I suggest leaving the exceptions out of the spec. and leave it as a UA implementation matter because it does not appear to be an interoperability matter and UAs should be free to explore alternative UI designs in this area and the w3c can not dictate UI design.

cheers
Fred
________________________________
Date: Mon, 8 Oct 2012 09:32:35 +0200
From: mts-std@schunter.org<mailto:mts-std@schunter.org>
To: jmayer@stanford.edu<mailto:jmayer@stanford.edu>
CC: public-tracking@w3.org<mailto:public-tracking@w3.org>
Subject: Re: Housekeeping: Closing ISSUE-140 (concrete/explicit list of exceptions)
Hi Jonathan,


in the meantime, there is a revised proposal by the browsers on the table. Basic ideas:
- Unchanged: 3 types of exceptions: site-wide, web-wide, and explict lists
- New: Sites are responsible for UI and for determining exceptions
- New: Browsers are free to validate/adjust exceptions based on user preferences
- New: No atomicity requirement anymore
- New: We added a query API where a site can validate whether its "essential" exceptions are still present
     in order to double-check that it is still working as intended.

Some advantages (from my personal perspective) are:
- Sites can provide a consistent experience
- Browsers can now freely manage preferences as determined by their users
- Sites can store a broad range of exceptions ("these are my 30 third parties" while later querying a subset "I need these 10 to work").

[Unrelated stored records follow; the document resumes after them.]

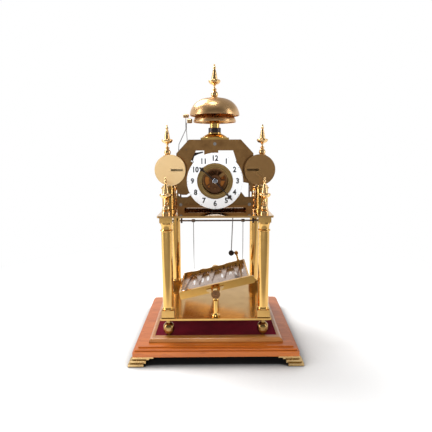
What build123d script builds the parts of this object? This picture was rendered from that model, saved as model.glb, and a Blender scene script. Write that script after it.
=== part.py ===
"""Rolling-ball skeleton clock with two bells on a velvet-topped wooden plinth.

Frame: origin at the centre of the plinth's footprint, +X to the right, the dial facing -Y, +Z up.
All lengths are in millimetres and all angles in degrees.
"""
from build123d import *
from math import acos, atan2, cos, degrees, hypot, radians, sin
import os

# ---------------------------------------------------------------- fits
running_fit = 0.05
gear_air = 0.3
seat_gap = 0.2

# ---------------------------------------------------------------- plinth
foot_height = 12.5
foot_spread = 6.0
foot_wall = 4.0
foot_levels = ((4.1, 17.3), (8.3, 20.3), (10.5, 25.0), (foot_height, 31.5))
case_wall = 10.0
case_steps = ((0.0, 8.1), (2.8, 11.2), (7.9, 13.4))
ledge_top = foot_height + case_steps[-1][1]
ledge_width_x = 22.0
ledge_width_y = 19.7
inner_height = 6.5
inner_top = ledge_top + inner_height
inner_round = 5.5
inner_width_x = 8.1
inner_width_y = 12.7
velvet_margin_x = 9.5
velvet_margin_y = -2.7
velvet_below_rim = 0.4
velvet_top = inner_top - velvet_below_rim

# ---------------------------------------------------------------- clock frame
clock_forward = 5.6
column_x = 74.2
column_y = 74.0
column_radius = 8.4
ball_foot_radius = 8.55
ball_foot_arc = 8.0
ball_disc_radius = 3.4
ball_neck_radius = 3.6
ball_low = 9.4
ball_high = 13.4
ball_foot_height = 28.0
base_margin = 12.1
base_half_x = column_x + base_margin
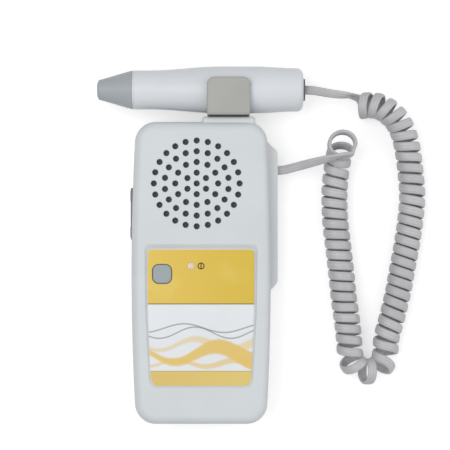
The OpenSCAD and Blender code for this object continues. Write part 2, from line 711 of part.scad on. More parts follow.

We have an action pending to elaborate this new proposal (AFAIR on Ian Fette). Feel free to comment once we obtain text documenting it in more detail.


Regards,
matthias


On 08/10/2012 03:20, Jonathan Mayer wrote:

On Wednesday, October 3, 2012 at 12:42 AM, Matthias Schunter (Intel Corporation) wrote:
Hi Jonathan,


thanks for the feedback!

As part of the other response, you said that you disagree with the all-or-nothing approach of the API.
I agree that this needs discussion.
Yes.  Is there a separate issue for whether exception requests are all-or-nothing?  If not, there should be.